## Information provided
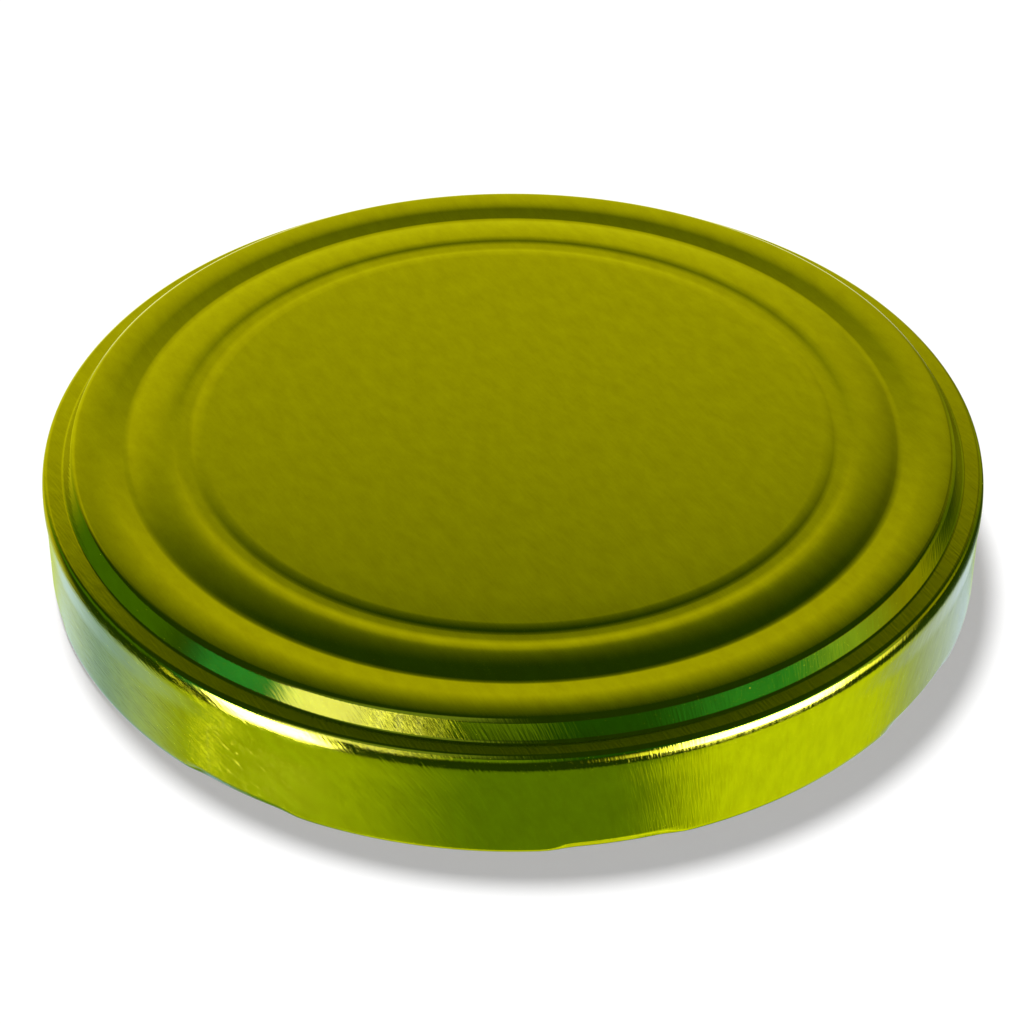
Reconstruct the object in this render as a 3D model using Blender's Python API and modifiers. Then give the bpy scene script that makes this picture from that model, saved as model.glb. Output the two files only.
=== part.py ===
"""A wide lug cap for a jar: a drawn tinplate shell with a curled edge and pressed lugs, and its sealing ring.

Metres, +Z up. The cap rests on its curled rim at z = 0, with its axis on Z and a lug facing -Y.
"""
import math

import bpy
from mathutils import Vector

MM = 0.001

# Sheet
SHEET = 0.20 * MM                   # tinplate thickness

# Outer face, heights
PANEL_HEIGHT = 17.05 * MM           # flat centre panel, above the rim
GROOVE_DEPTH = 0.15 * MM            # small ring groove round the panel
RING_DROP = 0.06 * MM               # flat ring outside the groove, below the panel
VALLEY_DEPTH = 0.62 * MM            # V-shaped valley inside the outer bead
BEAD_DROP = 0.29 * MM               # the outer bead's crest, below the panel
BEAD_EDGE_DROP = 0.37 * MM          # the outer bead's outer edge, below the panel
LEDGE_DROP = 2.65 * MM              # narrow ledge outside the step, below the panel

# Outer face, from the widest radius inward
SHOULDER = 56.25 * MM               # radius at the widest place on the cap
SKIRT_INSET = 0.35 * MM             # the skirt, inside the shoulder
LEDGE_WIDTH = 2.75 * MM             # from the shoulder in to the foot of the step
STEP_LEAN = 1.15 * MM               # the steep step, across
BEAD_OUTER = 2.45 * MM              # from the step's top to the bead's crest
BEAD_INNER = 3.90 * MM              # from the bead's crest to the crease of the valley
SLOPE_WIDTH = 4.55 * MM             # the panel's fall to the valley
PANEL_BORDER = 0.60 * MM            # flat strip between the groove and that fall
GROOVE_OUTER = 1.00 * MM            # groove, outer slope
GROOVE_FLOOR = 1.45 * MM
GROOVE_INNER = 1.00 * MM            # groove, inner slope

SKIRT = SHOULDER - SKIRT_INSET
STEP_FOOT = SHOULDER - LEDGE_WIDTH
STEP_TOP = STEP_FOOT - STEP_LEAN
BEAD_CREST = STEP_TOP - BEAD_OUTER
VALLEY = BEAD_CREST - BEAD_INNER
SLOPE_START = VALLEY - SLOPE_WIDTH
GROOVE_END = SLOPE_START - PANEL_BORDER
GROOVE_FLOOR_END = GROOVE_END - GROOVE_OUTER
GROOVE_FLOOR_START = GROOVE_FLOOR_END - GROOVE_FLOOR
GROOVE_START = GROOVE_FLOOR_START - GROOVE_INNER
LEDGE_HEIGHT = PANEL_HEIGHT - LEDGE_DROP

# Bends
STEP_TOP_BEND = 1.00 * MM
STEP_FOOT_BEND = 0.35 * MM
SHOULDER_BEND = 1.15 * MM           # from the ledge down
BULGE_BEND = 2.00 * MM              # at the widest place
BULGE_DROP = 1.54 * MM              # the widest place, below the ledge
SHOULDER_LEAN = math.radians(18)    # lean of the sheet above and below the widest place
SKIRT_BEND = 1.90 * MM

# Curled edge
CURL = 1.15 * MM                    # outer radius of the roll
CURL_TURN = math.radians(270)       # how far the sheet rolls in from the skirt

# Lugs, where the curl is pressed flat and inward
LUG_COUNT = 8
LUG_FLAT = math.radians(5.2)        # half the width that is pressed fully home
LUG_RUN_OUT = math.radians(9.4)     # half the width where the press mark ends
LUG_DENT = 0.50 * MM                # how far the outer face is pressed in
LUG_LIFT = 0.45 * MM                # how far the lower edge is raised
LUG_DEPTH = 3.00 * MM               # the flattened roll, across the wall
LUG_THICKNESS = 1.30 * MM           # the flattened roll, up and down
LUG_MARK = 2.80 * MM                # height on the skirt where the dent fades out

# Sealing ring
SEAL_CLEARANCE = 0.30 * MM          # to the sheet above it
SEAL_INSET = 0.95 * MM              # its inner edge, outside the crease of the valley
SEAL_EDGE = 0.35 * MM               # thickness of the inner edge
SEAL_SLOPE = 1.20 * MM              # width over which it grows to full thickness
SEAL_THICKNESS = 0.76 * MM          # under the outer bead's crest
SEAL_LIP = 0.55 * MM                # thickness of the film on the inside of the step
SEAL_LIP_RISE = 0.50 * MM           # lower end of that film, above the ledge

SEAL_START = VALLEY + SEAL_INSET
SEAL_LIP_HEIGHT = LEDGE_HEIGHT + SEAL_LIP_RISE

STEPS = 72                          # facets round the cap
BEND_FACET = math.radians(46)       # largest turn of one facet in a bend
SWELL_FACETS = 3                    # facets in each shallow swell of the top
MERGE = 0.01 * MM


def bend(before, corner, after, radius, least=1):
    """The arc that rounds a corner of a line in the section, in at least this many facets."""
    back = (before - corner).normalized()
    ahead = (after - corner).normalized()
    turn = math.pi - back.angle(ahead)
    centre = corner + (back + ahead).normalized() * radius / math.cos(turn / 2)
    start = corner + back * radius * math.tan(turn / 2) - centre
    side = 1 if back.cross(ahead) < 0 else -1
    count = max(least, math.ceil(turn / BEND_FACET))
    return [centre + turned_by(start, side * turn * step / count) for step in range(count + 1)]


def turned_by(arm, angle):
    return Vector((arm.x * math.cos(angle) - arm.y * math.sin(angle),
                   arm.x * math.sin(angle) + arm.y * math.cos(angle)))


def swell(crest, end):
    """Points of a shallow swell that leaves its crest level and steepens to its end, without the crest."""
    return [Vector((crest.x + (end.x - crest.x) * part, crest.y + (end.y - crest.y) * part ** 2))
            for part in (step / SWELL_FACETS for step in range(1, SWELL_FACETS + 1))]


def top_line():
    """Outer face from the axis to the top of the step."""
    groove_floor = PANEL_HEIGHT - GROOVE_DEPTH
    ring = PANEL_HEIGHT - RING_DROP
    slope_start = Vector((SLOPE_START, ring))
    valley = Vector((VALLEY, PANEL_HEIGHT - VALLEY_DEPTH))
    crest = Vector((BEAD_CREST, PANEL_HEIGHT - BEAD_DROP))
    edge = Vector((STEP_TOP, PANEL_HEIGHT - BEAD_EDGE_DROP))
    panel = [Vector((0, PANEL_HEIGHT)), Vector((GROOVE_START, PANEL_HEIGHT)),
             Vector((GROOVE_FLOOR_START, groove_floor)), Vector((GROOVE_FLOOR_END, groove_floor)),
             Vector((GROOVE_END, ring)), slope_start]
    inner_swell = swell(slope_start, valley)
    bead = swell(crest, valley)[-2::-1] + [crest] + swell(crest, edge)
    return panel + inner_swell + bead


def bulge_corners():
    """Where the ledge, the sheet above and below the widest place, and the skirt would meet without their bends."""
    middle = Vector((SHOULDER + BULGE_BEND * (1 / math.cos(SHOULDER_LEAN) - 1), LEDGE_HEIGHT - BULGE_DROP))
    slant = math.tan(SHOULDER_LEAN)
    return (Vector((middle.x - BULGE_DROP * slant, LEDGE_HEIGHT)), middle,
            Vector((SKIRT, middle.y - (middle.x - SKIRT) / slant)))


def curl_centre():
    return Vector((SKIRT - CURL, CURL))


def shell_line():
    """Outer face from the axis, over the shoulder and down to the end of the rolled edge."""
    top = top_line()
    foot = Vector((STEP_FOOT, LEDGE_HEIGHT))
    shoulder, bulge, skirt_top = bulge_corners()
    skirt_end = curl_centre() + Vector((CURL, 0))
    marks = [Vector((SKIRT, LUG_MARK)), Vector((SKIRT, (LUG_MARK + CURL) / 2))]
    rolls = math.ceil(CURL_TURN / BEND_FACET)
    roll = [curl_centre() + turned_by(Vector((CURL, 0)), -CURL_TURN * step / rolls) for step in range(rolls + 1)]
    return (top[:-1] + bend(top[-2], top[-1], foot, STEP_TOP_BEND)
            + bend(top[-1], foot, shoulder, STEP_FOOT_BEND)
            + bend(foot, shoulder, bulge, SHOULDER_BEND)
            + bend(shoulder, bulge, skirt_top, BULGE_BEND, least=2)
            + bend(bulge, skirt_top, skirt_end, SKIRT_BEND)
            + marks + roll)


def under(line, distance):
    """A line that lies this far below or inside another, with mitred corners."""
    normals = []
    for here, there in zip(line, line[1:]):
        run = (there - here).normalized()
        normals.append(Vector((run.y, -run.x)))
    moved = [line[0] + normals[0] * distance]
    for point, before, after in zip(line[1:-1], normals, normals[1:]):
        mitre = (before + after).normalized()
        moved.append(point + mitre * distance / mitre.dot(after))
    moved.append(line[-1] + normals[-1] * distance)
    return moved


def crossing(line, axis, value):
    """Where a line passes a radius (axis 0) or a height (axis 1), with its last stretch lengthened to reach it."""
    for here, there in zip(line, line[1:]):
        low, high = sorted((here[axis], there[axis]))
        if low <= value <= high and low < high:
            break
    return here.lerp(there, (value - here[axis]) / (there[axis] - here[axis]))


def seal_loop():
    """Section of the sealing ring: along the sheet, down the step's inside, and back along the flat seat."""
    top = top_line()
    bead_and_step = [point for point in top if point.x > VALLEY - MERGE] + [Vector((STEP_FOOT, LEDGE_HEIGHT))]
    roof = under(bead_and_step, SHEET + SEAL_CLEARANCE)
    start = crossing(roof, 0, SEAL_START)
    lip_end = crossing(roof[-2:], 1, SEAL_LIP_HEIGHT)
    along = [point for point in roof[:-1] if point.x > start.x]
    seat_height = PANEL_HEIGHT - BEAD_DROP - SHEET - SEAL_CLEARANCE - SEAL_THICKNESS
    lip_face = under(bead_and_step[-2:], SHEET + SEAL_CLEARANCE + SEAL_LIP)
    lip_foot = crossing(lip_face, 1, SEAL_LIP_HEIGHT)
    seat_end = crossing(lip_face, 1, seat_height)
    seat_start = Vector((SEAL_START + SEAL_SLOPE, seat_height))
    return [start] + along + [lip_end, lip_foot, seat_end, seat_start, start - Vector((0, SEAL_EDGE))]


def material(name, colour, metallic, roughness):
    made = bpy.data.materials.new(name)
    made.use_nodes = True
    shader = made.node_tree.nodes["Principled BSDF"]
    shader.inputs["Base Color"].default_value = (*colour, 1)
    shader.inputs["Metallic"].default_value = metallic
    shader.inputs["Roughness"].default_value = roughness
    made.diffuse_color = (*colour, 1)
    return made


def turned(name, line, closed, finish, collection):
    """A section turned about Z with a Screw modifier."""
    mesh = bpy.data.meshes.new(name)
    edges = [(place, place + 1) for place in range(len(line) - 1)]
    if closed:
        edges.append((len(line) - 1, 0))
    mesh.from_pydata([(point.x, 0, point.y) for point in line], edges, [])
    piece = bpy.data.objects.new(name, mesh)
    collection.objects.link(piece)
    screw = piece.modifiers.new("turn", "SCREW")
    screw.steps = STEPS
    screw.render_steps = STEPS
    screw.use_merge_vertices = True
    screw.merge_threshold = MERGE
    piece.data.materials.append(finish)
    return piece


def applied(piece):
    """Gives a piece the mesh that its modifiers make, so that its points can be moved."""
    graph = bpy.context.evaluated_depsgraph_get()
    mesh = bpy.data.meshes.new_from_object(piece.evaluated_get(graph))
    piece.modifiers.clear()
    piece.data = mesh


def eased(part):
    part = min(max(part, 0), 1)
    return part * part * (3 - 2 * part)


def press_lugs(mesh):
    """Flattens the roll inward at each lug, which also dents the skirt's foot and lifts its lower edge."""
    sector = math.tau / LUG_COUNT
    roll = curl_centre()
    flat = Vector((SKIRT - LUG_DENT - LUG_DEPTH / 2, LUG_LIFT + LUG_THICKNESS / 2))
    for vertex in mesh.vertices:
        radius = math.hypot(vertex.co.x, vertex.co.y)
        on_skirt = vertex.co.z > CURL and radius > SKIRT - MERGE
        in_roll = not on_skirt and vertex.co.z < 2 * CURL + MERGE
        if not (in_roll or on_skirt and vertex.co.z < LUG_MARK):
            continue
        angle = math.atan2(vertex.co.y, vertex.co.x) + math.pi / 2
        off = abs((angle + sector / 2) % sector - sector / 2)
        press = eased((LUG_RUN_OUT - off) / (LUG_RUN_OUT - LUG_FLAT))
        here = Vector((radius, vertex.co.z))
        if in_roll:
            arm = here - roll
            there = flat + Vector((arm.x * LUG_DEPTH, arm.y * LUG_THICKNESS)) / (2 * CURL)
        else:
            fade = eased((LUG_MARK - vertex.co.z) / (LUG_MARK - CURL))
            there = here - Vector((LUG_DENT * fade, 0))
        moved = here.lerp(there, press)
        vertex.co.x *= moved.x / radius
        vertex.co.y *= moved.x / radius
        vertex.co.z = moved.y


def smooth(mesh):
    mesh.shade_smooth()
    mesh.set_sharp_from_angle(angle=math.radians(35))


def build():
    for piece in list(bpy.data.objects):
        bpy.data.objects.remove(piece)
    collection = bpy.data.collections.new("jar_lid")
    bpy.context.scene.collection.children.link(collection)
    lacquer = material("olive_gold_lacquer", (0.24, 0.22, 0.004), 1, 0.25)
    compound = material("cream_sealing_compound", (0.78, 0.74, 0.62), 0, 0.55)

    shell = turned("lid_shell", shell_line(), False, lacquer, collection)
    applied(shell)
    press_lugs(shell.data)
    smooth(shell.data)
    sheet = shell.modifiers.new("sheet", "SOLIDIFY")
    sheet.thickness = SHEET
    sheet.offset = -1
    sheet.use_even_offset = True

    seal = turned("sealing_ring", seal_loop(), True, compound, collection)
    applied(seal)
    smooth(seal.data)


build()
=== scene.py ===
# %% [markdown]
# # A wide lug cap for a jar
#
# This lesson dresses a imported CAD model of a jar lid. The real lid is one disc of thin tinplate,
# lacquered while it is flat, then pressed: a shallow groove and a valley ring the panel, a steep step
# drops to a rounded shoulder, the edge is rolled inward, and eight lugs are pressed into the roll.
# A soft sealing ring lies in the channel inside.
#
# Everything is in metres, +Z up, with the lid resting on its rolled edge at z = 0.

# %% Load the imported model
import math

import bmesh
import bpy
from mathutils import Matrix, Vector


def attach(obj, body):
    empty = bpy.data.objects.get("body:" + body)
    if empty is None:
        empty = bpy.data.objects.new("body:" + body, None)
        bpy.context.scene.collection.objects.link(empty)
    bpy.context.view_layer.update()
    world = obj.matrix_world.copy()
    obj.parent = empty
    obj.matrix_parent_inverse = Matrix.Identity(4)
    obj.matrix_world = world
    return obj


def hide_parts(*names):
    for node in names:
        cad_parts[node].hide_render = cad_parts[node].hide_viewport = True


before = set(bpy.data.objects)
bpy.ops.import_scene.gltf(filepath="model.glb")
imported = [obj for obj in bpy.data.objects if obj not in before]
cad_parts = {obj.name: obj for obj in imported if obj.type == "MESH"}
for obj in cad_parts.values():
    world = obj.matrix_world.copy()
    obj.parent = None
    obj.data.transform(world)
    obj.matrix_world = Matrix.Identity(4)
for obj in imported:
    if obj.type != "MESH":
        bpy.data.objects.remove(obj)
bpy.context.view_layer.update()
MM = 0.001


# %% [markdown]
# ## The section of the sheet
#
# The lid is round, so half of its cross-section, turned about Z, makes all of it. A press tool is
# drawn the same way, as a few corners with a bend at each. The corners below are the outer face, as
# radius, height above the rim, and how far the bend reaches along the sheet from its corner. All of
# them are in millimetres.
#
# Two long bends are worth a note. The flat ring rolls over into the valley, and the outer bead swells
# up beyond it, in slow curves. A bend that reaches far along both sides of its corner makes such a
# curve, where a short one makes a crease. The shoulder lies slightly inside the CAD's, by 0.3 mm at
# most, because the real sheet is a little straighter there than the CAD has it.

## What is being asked
Copy verbatim the line that contains "False, lacquer, collection)", the line that contains "bpy.context.scene.collection.objects.link(empty)", and all lines between them.

## Response to the exercise
    shell = turned("lid_shell", shell_line(), False, lacquer, collection)
    applied(shell)
    press_lugs(shell.data)
    smooth(shell.data)
    sheet = shell.modifiers.new("sheet", "SOLIDIFY")
    sheet.thickness = SHEET
    sheet.offset = -1
    sheet.use_even_offset = True

    seal = turned("sealing_ring", seal_loop(), True, compound, collection)
    applied(seal)
    smooth(seal.data)


build()
=== scene.py ===
# %% [markdown]
# # A wide lug cap for a jar
#
# This lesson dresses a imported CAD model of a jar lid. The real lid is one disc of thin tinplate,
# lacquered while it is flat, then pressed: a shallow groove and a valley ring the panel, a steep step
# drops to a rounded shoulder, the edge is rolled inward, and eight lugs are pressed into the roll.
# A soft sealing ring lies in the channel inside.
#
# Everything is in metres, +Z up, with the lid resting on its rolled edge at z = 0.

# %% Load the imported model
import math

import bmesh
import bpy
from mathutils import Matrix, Vector


def attach(obj, body):
    empty = bpy.data.objects.get("body:" + body)
    if empty is None:
        empty = bpy.data.objects.new("body:" + body, None)
        bpy.context.scene.collection.objects.link(empty)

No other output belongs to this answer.